В некотором смысле книга представляет собой как бы русский вариант «Семерых братьев», с тем отличием, разумеется, что семеро жильцов простоквашинского дома собираются не сразу. Сам Дядя Федор, Шарик, Матроскин — вот центральная троица. Затем корова Мурка (Mirri) и ее теленок Гаврюша (Johannes) — это пять. Потом галчонок Хватайка (в финском переводе Pitkakynsi. «Длинный коготь») — шестой. Но кто будет седьмым? Бобренок — нет, его относят обратно, потому что он сразу погрыз мебель. Печкин — нет, он милицейский приспешник и внешняя угроза. Ну, а трактор? Этот верный и выносливый Тр-тр Митя. Конечно. Хотя речь идет о машине, машина работает на биоэнергии, как и человек. Так что примем его за седьмого.
Простоквашинский Печкин — тот самый змей, что скрывается в каждом раю. Подобный ему персонаж, однако, нужен ради динамики книги: так свобода сразу оказывается под угрозой, в конфликте с системой или окружающей действительностью.
В доме Дяди Федора люди и животные имеют равное право на существование и возможность жить. Это правило номер один. А в качестве второго можно было бы взять вот это: хотя клад остается в сохранности и денег достаточно, их не тратят попусту. Про будущее ничего не известно, поэтому всегда нужно быть умеренным и экономным.
Эдуард Успенский, на мой взгляд, с самого начала осознал свои способности и их пределы, был похож на себя, верен себе и достоин себя.
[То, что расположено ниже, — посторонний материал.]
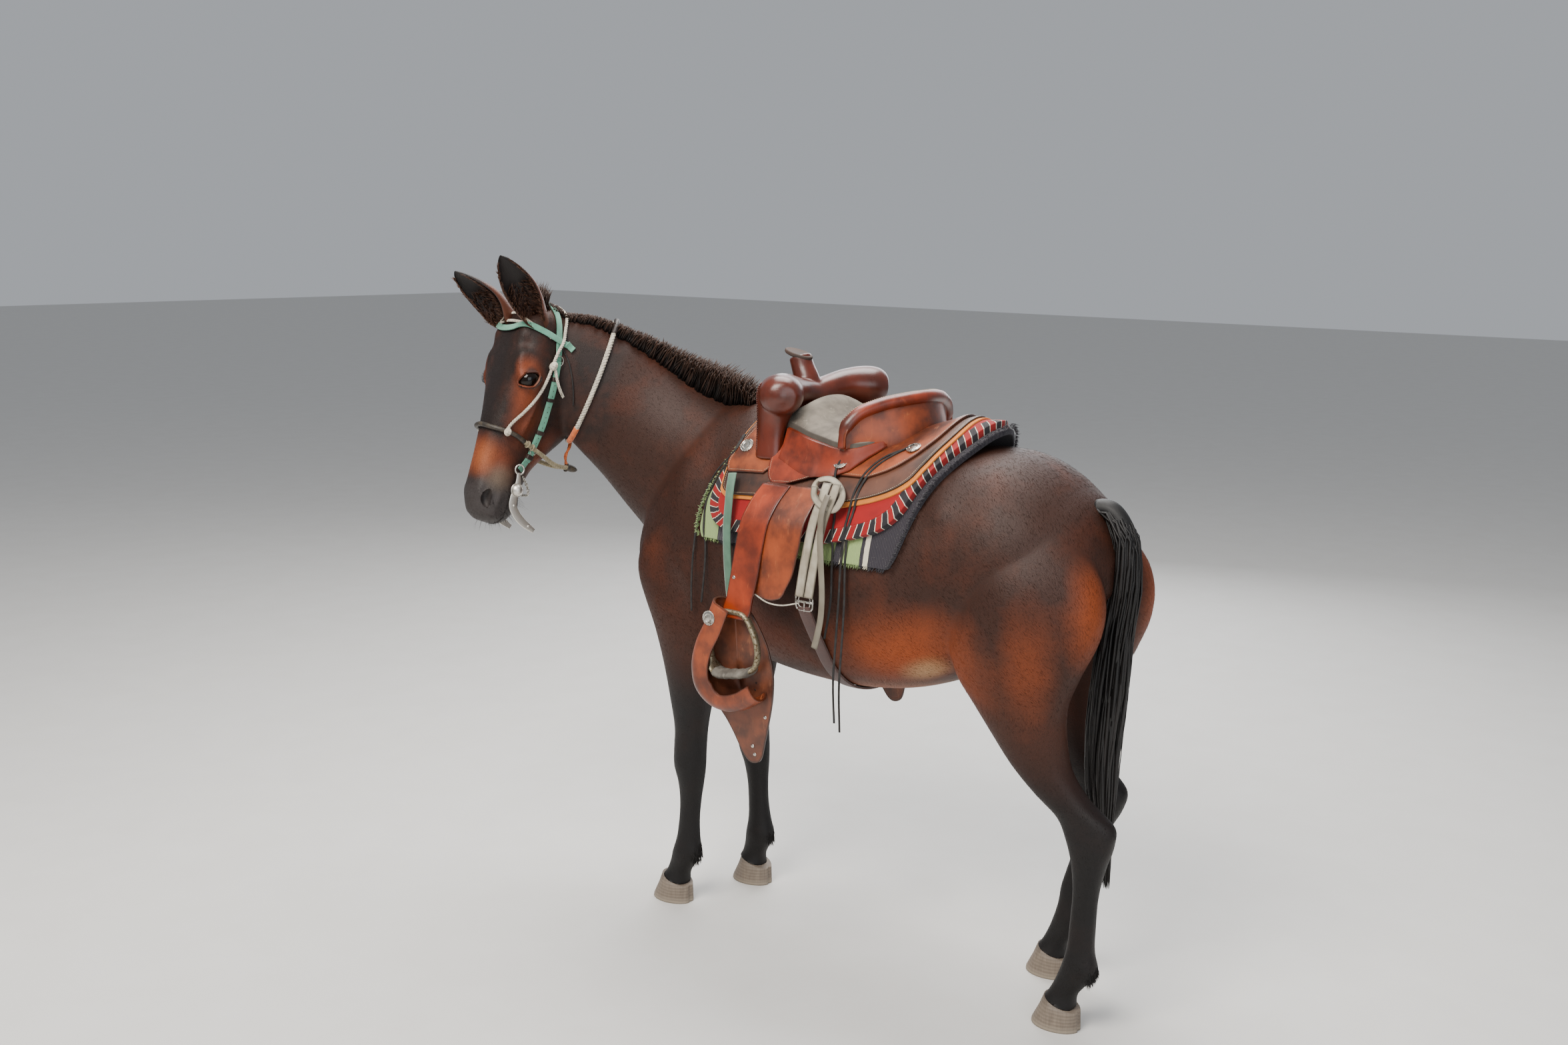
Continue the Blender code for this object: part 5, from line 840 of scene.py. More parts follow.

А тот ответ, который маленькая книжка Успенского про Дядю Федора дает на философский вопрос Толстого («Что человеку нужно для жизни»?), в моей интерпретации таков: кроме желания жить и хоть какого-то понимания смысла (или бессмысленности) жизни, человеку нужно пространство, в котором он может свободно реализовать себя. Центральный вопрос не в том, принесет ли эта деятельность сразу пользу обществу — главное, чтобы она ему (или самому делающему, или другим людям) не навредила. Желание свободы не делает человека несовместимым с коллективом или с общими целями, на свободе он прилагает больше усилий, потому что приходится самому принимать полную ответственность за себя. А вместе с тем и за других, за тех ближних, что живут в коллективе. Именно так, как делает Дядя Федор.
Печкин же представляет тоталитарное общество старой модели. В некотором смысле он шпик царской охранки, пособник тайной полиции, типичный шпион и стукач; кагэбэшник-фээсбэшник. На протяжении всей книги Печкин решает проблему, вызванную появлением Дяди Федора: Печкин просто-напросто не может понять, как маленький мальчик может жить самостоятельно со своими зверями без родителей. Такого допустить нельзя.
Любопытство не помогает. Голова у Печкина только больше идет кругом от действий общины Дяди Федора и ветров свободы. Анархия! Но когда Печкин, как один из бесчисленных других почтальонов, получает от дяди-Федоровых папы с мамой письмо, в котором те осведомляются, не в эту ли самую деревню Простоквашино забрел маленький мальчик, и дают приметы Дяди Федора, — ликованию Печкина нет предела. Наконец-то клюнуло! Он похищает пуговицу от дяди-Федоровой курточки и посылает ее обеспокоенным родителям. И мама, со своей стороны, пуговицу опознает.
Отрезанная от курточки пуговица ведет, таким образом, родителей именно в эту деревню Простоквашино, как в настоящем детективе. А название деревни раскрыл родителям почтовый штемпель, потому что Дядя Федор сам отправил им письмо, в котором хотел успокоить папу с мамой: дела у него идут хорошо. Не нужно беспокоиться! Жалко только, что и Шарик, и Матроскин вписали в письмо свои комментарии от имени Дяди Федора. Так письмо стало и трогательным, и комичным одновременно. Трагичным оно было только для родителей. Потому что Шарик так закончил свою часть письма, войдя в роль Дяди Федора:
Уже от соответствующего вклада Матроскина волосы вставали дыбом, а приписка Шарика вызвала у родителей еще большую тревогу и смятение: «После этого письма мама с папой полчаса в себя приходили, все лекарства в доме выпили».
Да и водки наверняка, про нее только в детской книжке нельзя, да и не следует особо упоминать. Даже несмотря на то, что каждый ребенок знает о связи алкоголя, табака и взрослой жизни — как в Финляндии, так и в России, где обильное потребление водки всегда было непременным атрибутом. Жаль, что и эти (зачастую очень страшные) модели поведения просачиваются из реальной жизни в детство все раньше.